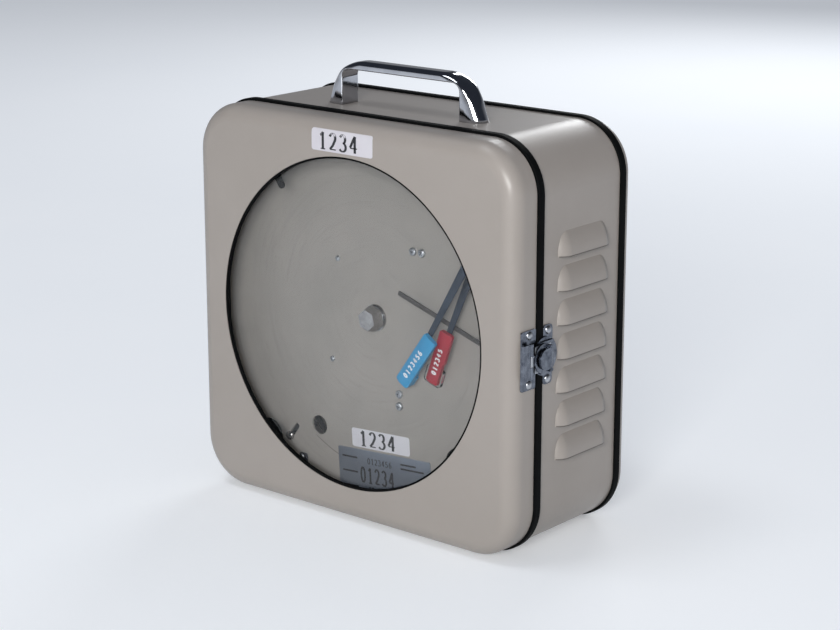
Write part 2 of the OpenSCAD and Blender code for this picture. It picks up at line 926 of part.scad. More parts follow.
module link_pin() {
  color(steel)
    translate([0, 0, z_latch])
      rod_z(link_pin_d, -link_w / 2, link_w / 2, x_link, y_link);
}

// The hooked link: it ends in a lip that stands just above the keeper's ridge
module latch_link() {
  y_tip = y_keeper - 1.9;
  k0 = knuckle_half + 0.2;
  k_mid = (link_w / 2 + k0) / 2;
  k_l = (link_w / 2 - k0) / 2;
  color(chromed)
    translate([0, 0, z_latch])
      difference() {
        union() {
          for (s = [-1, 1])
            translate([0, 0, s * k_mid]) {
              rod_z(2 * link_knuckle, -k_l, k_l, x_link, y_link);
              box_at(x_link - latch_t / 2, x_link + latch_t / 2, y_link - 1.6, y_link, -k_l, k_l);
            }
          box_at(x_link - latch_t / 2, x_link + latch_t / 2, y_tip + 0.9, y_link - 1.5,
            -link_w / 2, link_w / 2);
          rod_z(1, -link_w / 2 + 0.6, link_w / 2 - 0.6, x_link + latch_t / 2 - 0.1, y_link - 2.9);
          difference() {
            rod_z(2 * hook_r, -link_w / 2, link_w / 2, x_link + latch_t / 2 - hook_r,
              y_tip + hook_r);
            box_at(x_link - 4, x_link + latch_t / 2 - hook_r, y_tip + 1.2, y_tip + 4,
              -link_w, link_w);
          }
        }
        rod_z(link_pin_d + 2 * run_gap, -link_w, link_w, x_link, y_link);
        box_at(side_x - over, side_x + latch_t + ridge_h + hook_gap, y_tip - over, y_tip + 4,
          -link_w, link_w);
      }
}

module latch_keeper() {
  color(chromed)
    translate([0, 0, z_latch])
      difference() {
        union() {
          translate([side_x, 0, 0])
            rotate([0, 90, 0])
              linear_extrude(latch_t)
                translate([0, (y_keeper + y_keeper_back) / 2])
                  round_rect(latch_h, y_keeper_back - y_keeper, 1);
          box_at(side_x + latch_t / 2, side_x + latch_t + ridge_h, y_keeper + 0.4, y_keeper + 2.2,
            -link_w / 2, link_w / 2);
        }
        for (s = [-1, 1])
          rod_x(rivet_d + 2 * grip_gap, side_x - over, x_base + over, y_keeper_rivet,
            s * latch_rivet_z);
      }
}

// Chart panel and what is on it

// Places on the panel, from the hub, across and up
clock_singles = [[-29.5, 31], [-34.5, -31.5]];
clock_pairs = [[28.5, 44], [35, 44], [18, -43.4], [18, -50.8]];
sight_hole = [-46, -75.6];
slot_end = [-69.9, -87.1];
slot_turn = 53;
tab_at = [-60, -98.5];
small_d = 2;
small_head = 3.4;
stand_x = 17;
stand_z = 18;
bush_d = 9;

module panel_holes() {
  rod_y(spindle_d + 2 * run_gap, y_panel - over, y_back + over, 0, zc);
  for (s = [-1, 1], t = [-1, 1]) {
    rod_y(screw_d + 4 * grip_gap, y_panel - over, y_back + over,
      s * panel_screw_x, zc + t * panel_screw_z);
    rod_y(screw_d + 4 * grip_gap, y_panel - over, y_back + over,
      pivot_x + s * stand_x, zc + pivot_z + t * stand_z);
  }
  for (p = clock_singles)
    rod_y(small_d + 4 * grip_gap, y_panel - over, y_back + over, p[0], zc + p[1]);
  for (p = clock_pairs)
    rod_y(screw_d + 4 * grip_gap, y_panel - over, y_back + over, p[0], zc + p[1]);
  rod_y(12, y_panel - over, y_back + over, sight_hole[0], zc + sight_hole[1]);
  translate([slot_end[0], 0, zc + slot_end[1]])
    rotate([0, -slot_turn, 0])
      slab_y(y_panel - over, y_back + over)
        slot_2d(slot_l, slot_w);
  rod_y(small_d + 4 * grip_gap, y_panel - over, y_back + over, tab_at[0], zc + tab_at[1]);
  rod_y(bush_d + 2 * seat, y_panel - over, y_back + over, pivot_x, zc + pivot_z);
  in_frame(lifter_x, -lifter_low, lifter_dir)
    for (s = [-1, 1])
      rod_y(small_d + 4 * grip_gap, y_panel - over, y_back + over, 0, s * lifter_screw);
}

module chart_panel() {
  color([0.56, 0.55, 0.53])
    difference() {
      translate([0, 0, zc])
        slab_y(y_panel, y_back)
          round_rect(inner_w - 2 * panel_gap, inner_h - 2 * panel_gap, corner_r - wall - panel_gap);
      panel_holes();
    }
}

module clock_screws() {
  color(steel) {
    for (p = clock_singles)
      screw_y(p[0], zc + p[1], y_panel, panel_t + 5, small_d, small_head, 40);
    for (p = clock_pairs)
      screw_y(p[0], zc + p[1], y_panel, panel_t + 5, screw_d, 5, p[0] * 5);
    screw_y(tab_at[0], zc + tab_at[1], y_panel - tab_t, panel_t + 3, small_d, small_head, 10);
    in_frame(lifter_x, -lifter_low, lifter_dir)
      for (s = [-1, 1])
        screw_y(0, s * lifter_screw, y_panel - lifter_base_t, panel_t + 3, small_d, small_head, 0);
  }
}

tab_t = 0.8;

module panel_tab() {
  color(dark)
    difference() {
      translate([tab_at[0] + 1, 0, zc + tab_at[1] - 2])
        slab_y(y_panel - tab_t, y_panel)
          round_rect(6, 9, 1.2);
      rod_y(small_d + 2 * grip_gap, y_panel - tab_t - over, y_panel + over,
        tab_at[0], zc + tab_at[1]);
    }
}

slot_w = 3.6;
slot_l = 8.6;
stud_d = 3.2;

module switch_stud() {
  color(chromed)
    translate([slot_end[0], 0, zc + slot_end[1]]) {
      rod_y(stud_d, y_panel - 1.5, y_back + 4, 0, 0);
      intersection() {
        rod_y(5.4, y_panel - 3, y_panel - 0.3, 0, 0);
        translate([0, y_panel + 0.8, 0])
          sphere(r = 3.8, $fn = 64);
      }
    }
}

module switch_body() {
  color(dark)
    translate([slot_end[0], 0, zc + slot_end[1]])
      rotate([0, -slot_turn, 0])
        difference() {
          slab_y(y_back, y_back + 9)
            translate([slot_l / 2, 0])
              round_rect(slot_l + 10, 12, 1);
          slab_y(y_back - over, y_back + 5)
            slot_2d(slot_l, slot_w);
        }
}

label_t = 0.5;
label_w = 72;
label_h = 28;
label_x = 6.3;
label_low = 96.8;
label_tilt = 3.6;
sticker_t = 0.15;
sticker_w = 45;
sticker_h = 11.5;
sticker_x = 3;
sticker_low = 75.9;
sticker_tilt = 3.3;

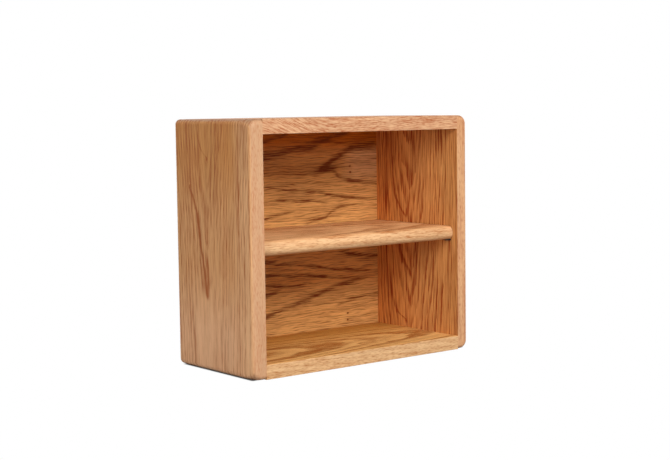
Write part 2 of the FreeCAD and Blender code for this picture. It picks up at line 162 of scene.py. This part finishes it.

■ Goal ■
Your task is to output the full set of records exactly as presented.

■ Task result ■
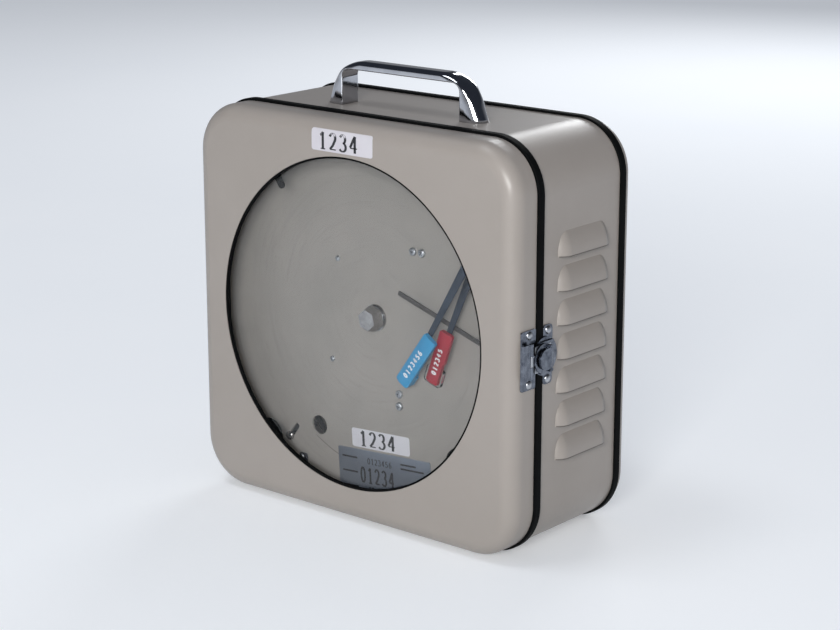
Write part 2 of the OpenSCAD and Blender code for this picture. It picks up at line 926 of part.scad. More parts follow.
module link_pin() {
  color(steel)
    translate([0, 0, z_latch])
      rod_z(link_pin_d, -link_w / 2, link_w / 2, x_link, y_link);
}

// The hooked link: it ends in a lip that stands just above the keeper's ridge
module latch_link() {
  y_tip = y_keeper - 1.9;
  k0 = knuckle_half + 0.2;
  k_mid = (link_w / 2 + k0) / 2;
  k_l = (link_w / 2 - k0) / 2;
  color(chromed)
    translate([0, 0, z_latch])
      difference() {
        union() {
          for (s = [-1, 1])
            translate([0, 0, s * k_mid]) {
              rod_z(2 * link_knuckle, -k_l, k_l, x_link, y_link);
              box_at(x_link - latch_t / 2, x_link + latch_t / 2, y_link - 1.6, y_link, -k_l, k_l);
            }
          box_at(x_link - latch_t / 2, x_link + latch_t / 2, y_tip + 0.9, y_link - 1.5,
            -link_w / 2, link_w / 2);
          rod_z(1, -link_w / 2 + 0.6, link_w / 2 - 0.6, x_link + latch_t / 2 - 0.1, y_link - 2.9);
          difference() {
            rod_z(2 * hook_r, -link_w / 2, link_w / 2, x_link + latch_t / 2 - hook_r,
              y_tip + hook_r);
            box_at(x_link - 4, x_link + latch_t / 2 - hook_r, y_tip + 1.2, y_tip + 4,
              -link_w, link_w);
          }
        }
        rod_z(link_pin_d + 2 * run_gap, -link_w, link_w, x_link, y_link);
        box_at(side_x - over, side_x + latch_t + ridge_h + hook_gap, y_tip - over, y_tip + 4,
          -link_w, link_w);
      }
}

module latch_keeper() {
  color(chromed)
    translate([0, 0, z_latch])
      difference() {
        union() {
          translate([side_x, 0, 0])
            rotate([0, 90, 0])
              linear_extrude(latch_t)
                translate([0, (y_keeper + y_keeper_back) / 2])
                  round_rect(latch_h, y_keeper_back - y_keeper, 1);
          box_at(side_x + latch_t / 2, side_x + latch_t + ridge_h, y_keeper + 0.4, y_keeper + 2.2,
            -link_w / 2, link_w / 2);
        }
        for (s = [-1, 1])
          rod_x(rivet_d + 2 * grip_gap, side_x - over, x_base + over, y_keeper_rivet,
            s * latch_rivet_z);
      }
}

// Chart panel and what is on it

// Places on the panel, from the hub, across and up
clock_singles = [[-29.5, 31], [-34.5, -31.5]];
clock_pairs = [[28.5, 44], [35, 44], [18, -43.4], [18, -50.8]];
sight_hole = [-46, -75.6];
slot_end = [-69.9, -87.1];
slot_turn = 53;
tab_at = [-60, -98.5];
small_d = 2;
small_head = 3.4;
stand_x = 17;
stand_z = 18;
bush_d = 9;

module panel_holes() {
  rod_y(spindle_d + 2 * run_gap, y_panel - over, y_back + over, 0, zc);
  for (s = [-1, 1], t = [-1, 1]) {
    rod_y(screw_d + 4 * grip_gap, y_panel - over, y_back + over,
      s * panel_screw_x, zc + t * panel_screw_z);
    rod_y(screw_d + 4 * grip_gap, y_panel - over, y_back + over,
      pivot_x + s * stand_x, zc + pivot_z + t * stand_z);
  }
  for (p = clock_singles)
    rod_y(small_d + 4 * grip_gap, y_panel - over, y_back + over, p[0], zc + p[1]);
  for (p = clock_pairs)
    rod_y(screw_d + 4 * grip_gap, y_panel - over, y_back + over, p[0], zc + p[1]);
  rod_y(12, y_panel - over, y_back + over, sight_hole[0], zc + sight_hole[1]);
  translate([slot_end[0], 0, zc + slot_end[1]])
    rotate([0, -slot_turn, 0])
      slab_y(y_panel - over, y_back + over)
        slot_2d(slot_l, slot_w);
  rod_y(small_d + 4 * grip_gap, y_panel - over, y_back + over, tab_at[0], zc + tab_at[1]);
  rod_y(bush_d + 2 * seat, y_panel - over, y_back + over, pivot_x, zc + pivot_z);
  in_frame(lifter_x, -lifter_low, lifter_dir)
    for (s = [-1, 1])
      rod_y(small_d + 4 * grip_gap, y_panel - over, y_back + over, 0, s * lifter_screw);
}

module chart_panel() {
  color([0.56, 0.55, 0.53])
    difference() {
      translate([0, 0, zc])
        slab_y(y_panel, y_back)
          round_rect(inner_w - 2 * panel_gap, inner_h - 2 * panel_gap, corner_r - wall - panel_gap);
      panel_holes();
    }
}

module clock_screws() {
  color(steel) {
    for (p = clock_singles)
      screw_y(p[0], zc + p[1], y_panel, panel_t + 5, small_d, small_head, 40);
    for (p = clock_pairs)
      screw_y(p[0], zc + p[1], y_panel, panel_t + 5, screw_d, 5, p[0] * 5);
    screw_y(tab_at[0], zc + tab_at[1], y_panel - tab_t, panel_t + 3, small_d, small_head, 10);
    in_frame(lifter_x, -lifter_low, lifter_dir)
      for (s = [-1, 1])
        screw_y(0, s * lifter_screw, y_panel - lifter_base_t, panel_t + 3, small_d, small_head, 0);
  }
}

tab_t = 0.8;

module panel_tab() {
  color(dark)
    difference() {
      translate([tab_at[0] + 1, 0, zc + tab_at[1] - 2])
        slab_y(y_panel - tab_t, y_panel)
          round_rect(6, 9, 1.2);
      rod_y(small_d + 2 * grip_gap, y_panel - tab_t - over, y_panel + over,
        tab_at[0], zc + tab_at[1]);
    }
}

slot_w = 3.6;
slot_l = 8.6;
stud_d = 3.2;

module switch_stud() {
  color(chromed)
    translate([slot_end[0], 0, zc + slot_end[1]]) {
      rod_y(stud_d, y_panel - 1.5, y_back + 4, 0, 0);
      intersection() {
        rod_y(5.4, y_panel - 3, y_panel - 0.3, 0, 0);
        translate([0, y_panel + 0.8, 0])
          sphere(r = 3.8, $fn = 64);
      }
    }
}

module switch_body() {
  color(dark)
    translate([slot_end[0], 0, zc + slot_end[1]])
      rotate([0, -slot_turn, 0])
        difference() {
          slab_y(y_back, y_back + 9)
            translate([slot_l / 2, 0])
              round_rect(slot_l + 10, 12, 1);
          slab_y(y_back - over, y_back + 5)
            slot_2d(slot_l, slot_w);
        }
}

label_t = 0.5;
label_w = 72;
label_h = 28;
label_x = 6.3;
label_low = 96.8;
label_tilt = 3.6;
sticker_t = 0.15;
sticker_w = 45;
sticker_h = 11.5;
sticker_x = 3;
sticker_low = 75.9;
sticker_tilt = 3.3;

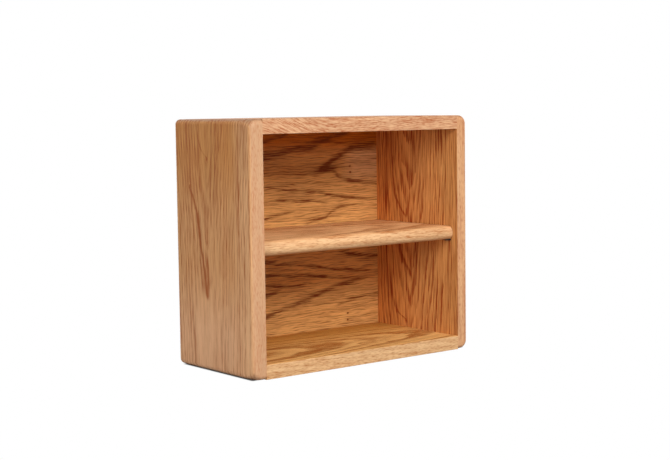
Write part 2 of the FreeCAD and Blender code for this picture. It picks up at line 162 of scene.py. This part finishes it.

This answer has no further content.